RNA FISH was performed as previously described in Viphakone, N. et al., 2012 [55] with some modifications. A completed detailed protocol is found in the Supplemental Information. For the FISH analysis we used two-tailed unpaired t test, using GraphPad Prism Version 8.3.0 for Windows GraphPad Software, San Diego, California USA.

Co-Immunoprecipitation assays

We used whole cell lysates for co-immunoprecipitation (Co-IP) assays. The clarified extracts were incubated with the antibodies indicated in the main text and Supplementary Table 1. The immunocomplexes were recovered using equilibrated Protein G Magnetic Beads (NEB S1430S) and eluates were resolved by SDS-PAGE and probed with the respective antibodies and detected by ECL reaction using X-ray films.

mRNA pull down assay

HeLa cells at 75% confluency were washed with ice-cold 1X PBS twice, scraped off from the plates and pelleted by centrifugation at 1500 x g for 5 min at 4 °C. The cell pellets were resuspended, divided into two equal volumes in RNase/DNase-free pre-chilled 1.5 mL tubes and pelleted again.

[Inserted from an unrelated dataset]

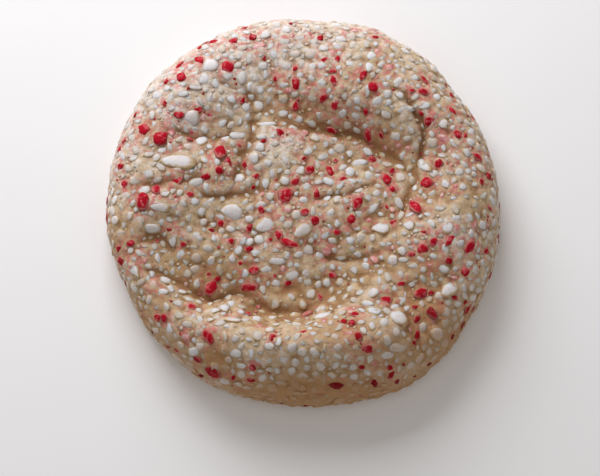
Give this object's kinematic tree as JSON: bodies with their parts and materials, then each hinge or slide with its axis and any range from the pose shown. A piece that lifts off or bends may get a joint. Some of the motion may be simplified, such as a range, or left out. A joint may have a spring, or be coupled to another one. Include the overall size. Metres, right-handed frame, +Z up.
{
  "type": "peppermint sugar cookie",
  "caption": "Round soft-baked cookie with a sunken, folded middle and a rolled rim, crusted all over with crushed peppermint candy; flat underneath.",
  "frame": {"origin": "middle of the flat base, below the middle of the cookie's widest outline", "axes": "+Z up, square to the base, with the crusted side up; +X to the right and +Y away from the viewer as in the picture"},
  "size_m": [0.0756, 0.0772, 0.016],
  "materials": {
    "dough": "pale baked sugar cookie dough, dry and fine-grained",
    "white_candy": "crushed white peppermint candy, pearly and a little translucent",
    "red_candy": "crushed crimson peppermint candy, wet-looking where it melted"
  },
  "bodies": {
    "root": {"cookie": "dough"}
  },
  "joints": []
}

Cells were lysate for 1.5 h on ice with Lysis Buffer (see Supplemental Information) for 30 min on ice, the crude extracts were clarified at 15,000 x g for 30 min at 4 °C and supernatants transferred to a new RNase/DNase-free ice-chilled tube. An aliquot was used to assay RNA integrity. mRNA was pulled down using Oligo (dT) Magnetic Beads for 2 h at 4 °C in a roller mixer and an aliquot was used again to assay RNA integrity. After extensive washes, the bound material was eluted by adding loading buffer and heating at 95 °C for 5 min. The eluates were resolved by SDS-PAGE and subjected to Western blot analysis.

Analysis of mTOR and p70S6K1

shWRN and control HeLa cells were incubated for five days in the presence of dox. During the time course, fresh media with doxycycline was added to the cell each day. At each time point, the cells were washed with ice-cold 1X PBS twice, scraped off from the plates and pelleted by centrifugation at 1500 x g for 5 min at 4 °C. The cells were then lysed on ice for 1 h with Lysis Buffer. After clarification by centrifugation, the protein concentration was measured by Bradford Assay and samples were resolved on 8% PAA gels. After electro-transfer, the membranes were probed using the indicated antibody.